[BEGIN]

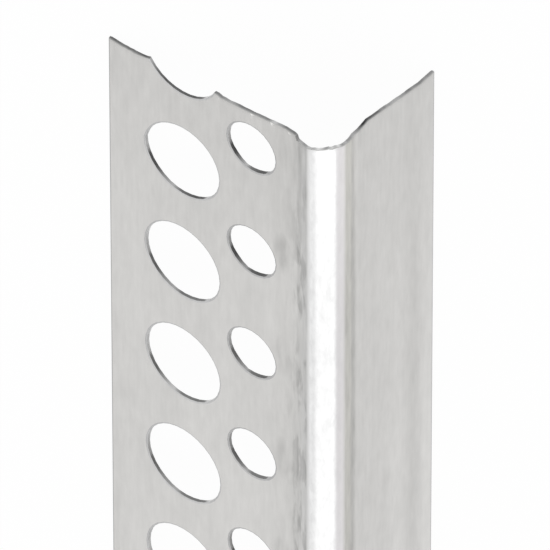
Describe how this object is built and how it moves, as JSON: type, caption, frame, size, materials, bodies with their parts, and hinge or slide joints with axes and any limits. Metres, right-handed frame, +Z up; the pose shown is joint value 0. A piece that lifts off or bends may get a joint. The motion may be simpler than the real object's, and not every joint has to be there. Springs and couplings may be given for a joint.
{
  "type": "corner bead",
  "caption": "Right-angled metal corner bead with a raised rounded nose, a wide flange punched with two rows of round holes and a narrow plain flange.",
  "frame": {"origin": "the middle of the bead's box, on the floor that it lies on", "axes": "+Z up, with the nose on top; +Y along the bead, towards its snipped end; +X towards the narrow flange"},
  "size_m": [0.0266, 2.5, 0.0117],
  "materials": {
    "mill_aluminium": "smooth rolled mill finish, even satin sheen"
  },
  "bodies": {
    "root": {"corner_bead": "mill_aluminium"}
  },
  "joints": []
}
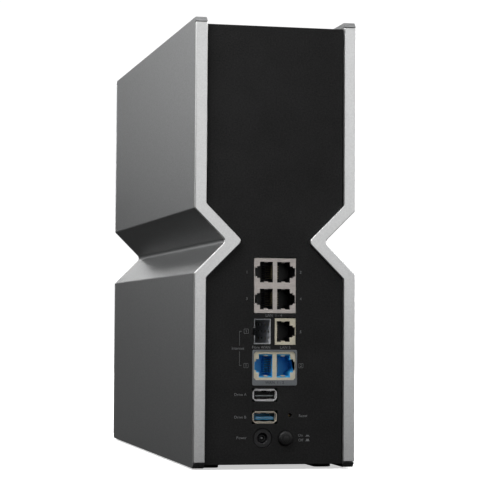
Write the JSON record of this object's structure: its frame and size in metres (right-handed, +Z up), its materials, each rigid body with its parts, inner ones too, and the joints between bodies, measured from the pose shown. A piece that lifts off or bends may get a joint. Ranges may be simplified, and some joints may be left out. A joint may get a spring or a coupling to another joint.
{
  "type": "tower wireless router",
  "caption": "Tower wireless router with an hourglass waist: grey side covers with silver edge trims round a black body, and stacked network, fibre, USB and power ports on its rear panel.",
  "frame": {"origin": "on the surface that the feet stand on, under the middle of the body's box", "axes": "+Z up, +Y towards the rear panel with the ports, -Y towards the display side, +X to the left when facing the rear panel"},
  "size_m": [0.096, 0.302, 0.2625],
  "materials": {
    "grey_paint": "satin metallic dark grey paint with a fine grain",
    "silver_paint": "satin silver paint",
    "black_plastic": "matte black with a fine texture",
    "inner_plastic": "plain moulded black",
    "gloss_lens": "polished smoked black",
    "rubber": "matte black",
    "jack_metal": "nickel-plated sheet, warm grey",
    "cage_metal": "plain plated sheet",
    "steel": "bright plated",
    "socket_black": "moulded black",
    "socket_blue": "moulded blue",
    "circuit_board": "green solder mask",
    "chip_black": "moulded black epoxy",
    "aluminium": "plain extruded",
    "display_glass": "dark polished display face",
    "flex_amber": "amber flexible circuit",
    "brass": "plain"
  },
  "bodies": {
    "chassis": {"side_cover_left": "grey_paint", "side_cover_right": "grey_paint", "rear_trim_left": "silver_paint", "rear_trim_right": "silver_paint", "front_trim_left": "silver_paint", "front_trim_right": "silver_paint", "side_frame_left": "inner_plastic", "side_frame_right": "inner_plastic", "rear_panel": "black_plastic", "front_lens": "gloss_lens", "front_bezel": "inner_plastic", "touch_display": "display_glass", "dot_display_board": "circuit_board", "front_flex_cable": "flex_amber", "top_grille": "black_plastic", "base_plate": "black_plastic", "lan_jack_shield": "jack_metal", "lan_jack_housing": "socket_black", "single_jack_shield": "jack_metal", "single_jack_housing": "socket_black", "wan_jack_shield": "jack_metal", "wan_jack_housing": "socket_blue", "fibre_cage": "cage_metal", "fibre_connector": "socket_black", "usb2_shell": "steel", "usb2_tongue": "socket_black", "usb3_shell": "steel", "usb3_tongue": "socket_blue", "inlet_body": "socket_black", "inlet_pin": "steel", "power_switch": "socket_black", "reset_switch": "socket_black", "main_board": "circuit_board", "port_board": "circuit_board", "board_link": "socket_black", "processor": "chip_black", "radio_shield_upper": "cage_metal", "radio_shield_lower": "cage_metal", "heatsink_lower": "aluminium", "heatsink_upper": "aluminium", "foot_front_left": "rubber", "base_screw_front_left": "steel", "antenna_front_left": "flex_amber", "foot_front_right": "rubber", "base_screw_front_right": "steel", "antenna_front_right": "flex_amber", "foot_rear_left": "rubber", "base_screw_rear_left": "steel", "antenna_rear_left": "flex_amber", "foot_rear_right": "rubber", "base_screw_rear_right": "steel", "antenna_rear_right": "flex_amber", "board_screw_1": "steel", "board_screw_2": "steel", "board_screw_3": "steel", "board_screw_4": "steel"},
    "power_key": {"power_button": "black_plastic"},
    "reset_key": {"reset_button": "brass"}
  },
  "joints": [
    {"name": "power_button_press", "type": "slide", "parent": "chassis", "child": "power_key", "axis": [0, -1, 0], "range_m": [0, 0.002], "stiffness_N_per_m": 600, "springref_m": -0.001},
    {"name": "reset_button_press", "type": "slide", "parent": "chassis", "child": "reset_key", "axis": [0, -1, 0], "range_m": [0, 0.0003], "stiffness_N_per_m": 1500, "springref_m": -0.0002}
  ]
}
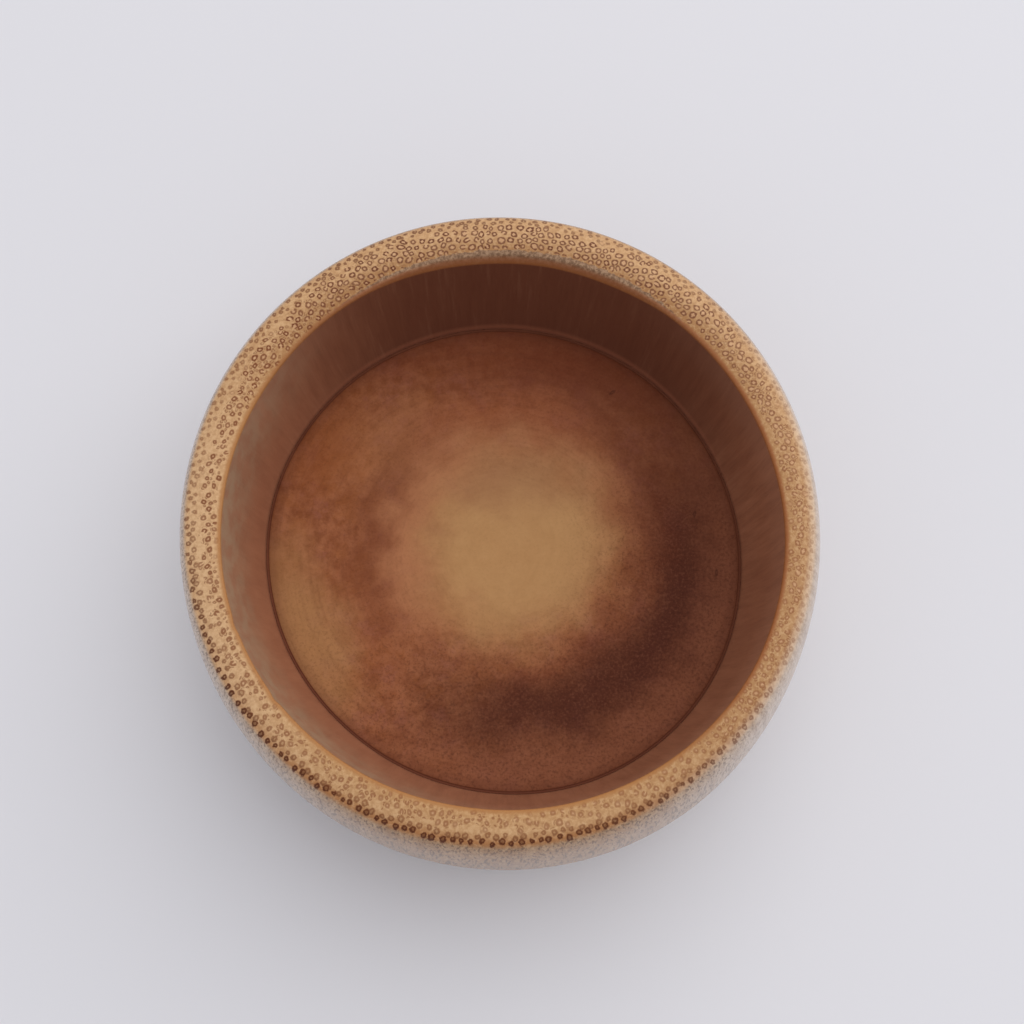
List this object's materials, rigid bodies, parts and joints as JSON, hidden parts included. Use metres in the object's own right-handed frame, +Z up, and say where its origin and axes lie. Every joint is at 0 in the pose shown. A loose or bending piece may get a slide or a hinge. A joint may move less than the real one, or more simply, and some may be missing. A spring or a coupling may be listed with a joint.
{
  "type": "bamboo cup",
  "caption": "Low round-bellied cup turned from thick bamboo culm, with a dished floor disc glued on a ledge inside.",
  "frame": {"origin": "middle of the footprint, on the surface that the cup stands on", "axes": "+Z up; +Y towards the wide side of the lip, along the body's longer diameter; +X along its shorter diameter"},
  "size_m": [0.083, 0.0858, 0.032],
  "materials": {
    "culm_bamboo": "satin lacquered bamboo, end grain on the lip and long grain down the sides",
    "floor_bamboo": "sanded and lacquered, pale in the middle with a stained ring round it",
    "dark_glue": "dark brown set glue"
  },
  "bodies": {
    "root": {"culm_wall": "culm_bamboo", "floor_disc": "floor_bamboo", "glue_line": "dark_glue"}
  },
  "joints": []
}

[END]

WHAT THE EXERCISE ASKS> Reproduce all of the entries word for word.

ANSWER TO THIS TASK>
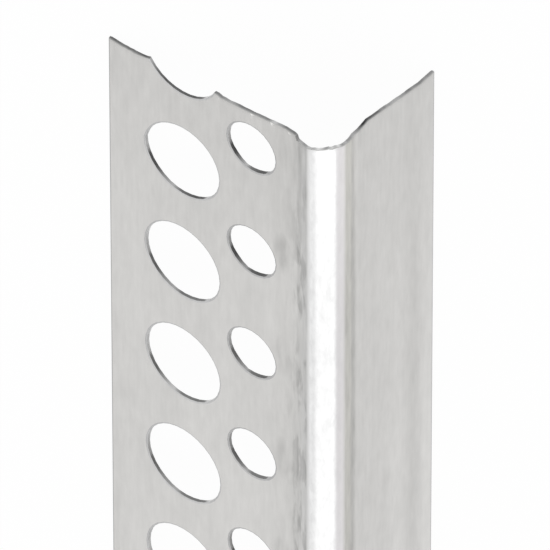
Describe how this object is built and how it moves, as JSON: type, caption, frame, size, materials, bodies with their parts, and hinge or slide joints with axes and any limits. Metres, right-handed frame, +Z up; the pose shown is joint value 0. A piece that lifts off or bends may get a joint. The motion may be simpler than the real object's, and not every joint has to be there. Springs and couplings may be given for a joint.
{
  "type": "corner bead",
  "caption": "Right-angled metal corner bead with a raised rounded nose, a wide flange punched with two rows of round holes and a narrow plain flange.",
  "frame": {"origin": "the middle of the bead's box, on the floor that it lies on", "axes": "+Z up, with the nose on top; +Y along the bead, towards its snipped end; +X towards the narrow flange"},
  "size_m": [0.0266, 2.5, 0.0117],
  "materials": {
    "mill_aluminium": "smooth rolled mill finish, even satin sheen"
  },
  "bodies": {
    "root": {"corner_bead": "mill_aluminium"}
  },
  "joints": []
}
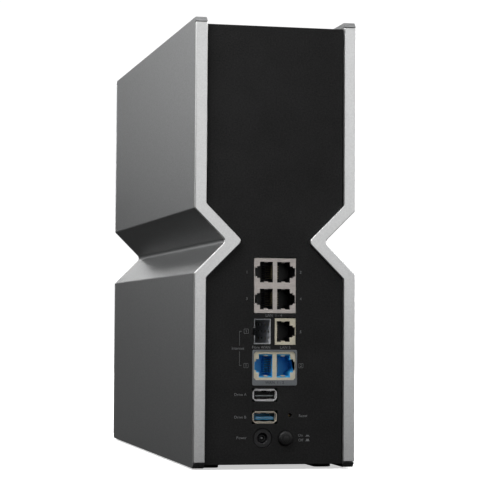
Write the JSON record of this object's structure: its frame and size in metres (right-handed, +Z up), its materials, each rigid body with its parts, inner ones too, and the joints between bodies, measured from the pose shown. A piece that lifts off or bends may get a joint. Ranges may be simplified, and some joints may be left out. A joint may get a spring or a coupling to another joint.
{
  "type": "tower wireless router",
  "caption": "Tower wireless router with an hourglass waist: grey side covers with silver edge trims round a black body, and stacked network, fibre, USB and power ports on its rear panel.",
  "frame": {"origin": "on the surface that the feet stand on, under the middle of the body's box", "axes": "+Z up, +Y towards the rear panel with the ports, -Y towards the display side, +X to the left when facing the rear panel"},
  "size_m": [0.096, 0.302, 0.2625],
  "materials": {
    "grey_paint": "satin metallic dark grey paint with a fine grain",
    "silver_paint": "satin silver paint",
    "black_plastic": "matte black with a fine texture",
    "inner_plastic": "plain moulded black",
    "gloss_lens": "polished smoked black",
    "rubber": "matte black",
    "jack_metal": "nickel-plated sheet, warm grey",
    "cage_metal": "plain plated sheet",
    "steel": "bright plated",
    "socket_black": "moulded black",
    "socket_blue": "moulded blue",
    "circuit_board": "green solder mask",
    "chip_black": "moulded black epoxy",
    "aluminium": "plain extruded",
    "display_glass": "dark polished display face",
    "flex_amber": "amber flexible circuit",
    "brass": "plain"
  },
  "bodies": {
    "chassis": {"side_cover_left": "grey_paint", "side_cover_right": "grey_paint", "rear_trim_left": "silver_paint", "rear_trim_right": "silver_paint", "front_trim_left": "silver_paint", "front_trim_right": "silver_paint", "side_frame_left": "inner_plastic", "side_frame_right": "inner_plastic", "rear_panel": "black_plastic", "front_lens": "gloss_lens", "front_bezel": "inner_plastic", "touch_display": "display_glass", "dot_display_board": "circuit_board", "front_flex_cable": "flex_amber", "top_grille": "black_plastic", "base_plate": "black_plastic", "lan_jack_shield": "jack_metal", "lan_jack_housing": "socket_black", "single_jack_shield": "jack_metal", "single_jack_housing": "socket_black", "wan_jack_shield": "jack_metal", "wan_jack_housing": "socket_blue", "fibre_cage": "cage_metal", "fibre_connector": "socket_black", "usb2_shell": "steel", "usb2_tongue": "socket_black", "usb3_shell": "steel", "usb3_tongue": "socket_blue", "inlet_body": "socket_black", "inlet_pin": "steel", "power_switch": "socket_black", "reset_switch": "socket_black", "main_board": "circuit_board", "port_board": "circuit_board", "board_link": "socket_black", "processor": "chip_black", "radio_shield_upper": "cage_metal", "radio_shield_lower": "cage_metal", "heatsink_lower": "aluminium", "heatsink_upper": "aluminium", "foot_front_left": "rubber", "base_screw_front_left": "steel", "antenna_front_left": "flex_amber", "foot_front_right": "rubber", "base_screw_front_right": "steel", "antenna_front_right": "flex_amber", "foot_rear_left": "rubber", "base_screw_rear_left": "steel", "antenna_rear_left": "flex_amber", "foot_rear_right": "rubber", "base_screw_rear_right": "steel", "antenna_rear_right": "flex_amber", "board_screw_1": "steel", "board_screw_2": "steel", "board_screw_3": "steel", "board_screw_4": "steel"},
    "power_key": {"power_button": "black_plastic"},
    "reset_key": {"reset_button": "brass"}
  },
  "joints": [
    {"name": "power_button_press", "type": "slide", "parent": "chassis", "child": "power_key", "axis": [0, -1, 0], "range_m": [0, 0.002], "stiffness_N_per_m": 600, "springref_m": -0.001},
    {"name": "reset_button_press", "type": "slide", "parent": "chassis", "child": "reset_key", "axis": [0, -1, 0], "range_m": [0, 0.0003], "stiffness_N_per_m": 1500, "springref_m": -0.0002}
  ]
}
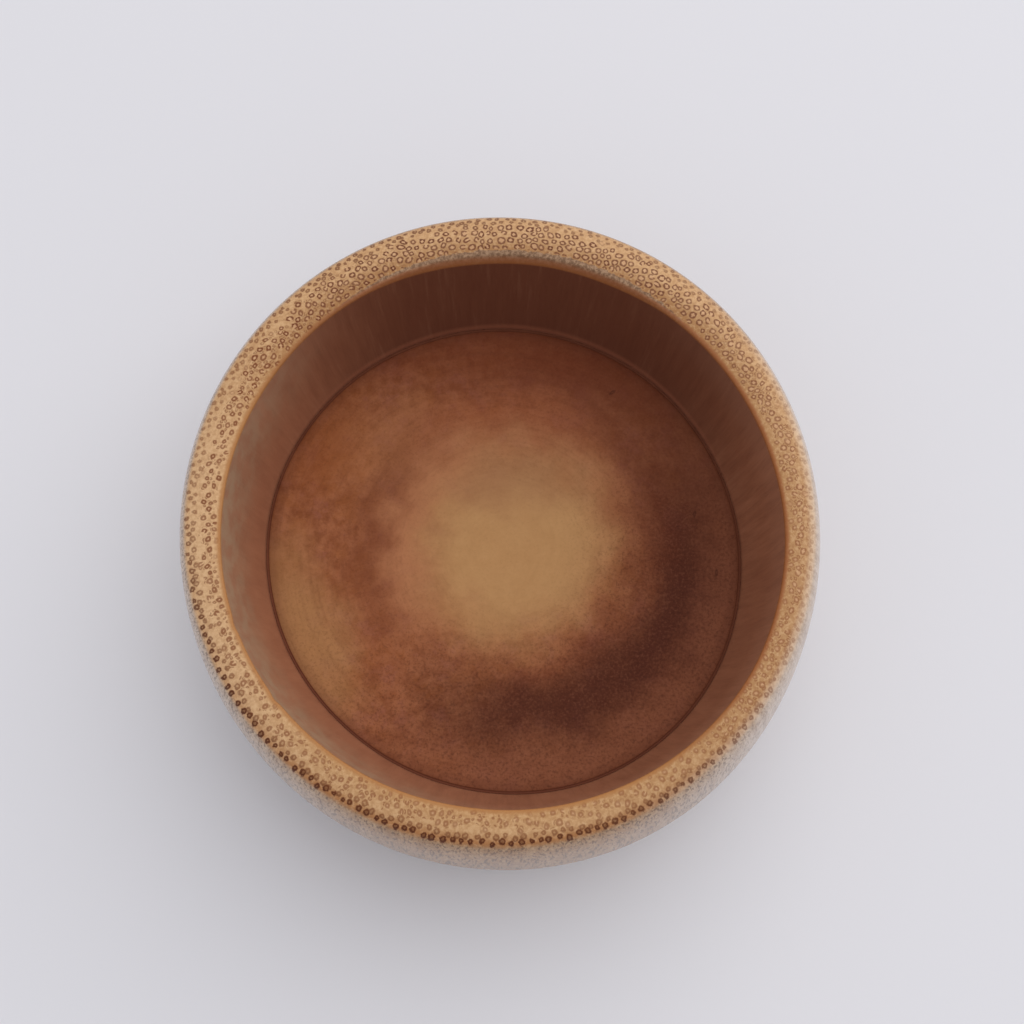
List this object's materials, rigid bodies, parts and joints as JSON, hidden parts included. Use metres in the object's own right-handed frame, +Z up, and say where its origin and axes lie. Every joint is at 0 in the pose shown. A loose or bending piece may get a slide or a hinge. A joint may move less than the real one, or more simply, and some may be missing. A spring or a coupling may be listed with a joint.
{
  "type": "bamboo cup",
  "caption": "Low round-bellied cup turned from thick bamboo culm, with a dished floor disc glued on a ledge inside.",
  "frame": {"origin": "middle of the footprint, on the surface that the cup stands on", "axes": "+Z up; +Y towards the wide side of the lip, along the body's longer diameter; +X along its shorter diameter"},
  "size_m": [0.083, 0.0858, 0.032],
  "materials": {
    "culm_bamboo": "satin lacquered bamboo, end grain on the lip and long grain down the sides",
    "floor_bamboo": "sanded and lacquered, pale in the middle with a stained ring round it",
    "dark_glue": "dark brown set glue"
  },
  "bodies": {
    "root": {"culm_wall": "culm_bamboo", "floor_disc": "floor_bamboo", "glue_line": "dark_glue"}
  },
  "joints": []
}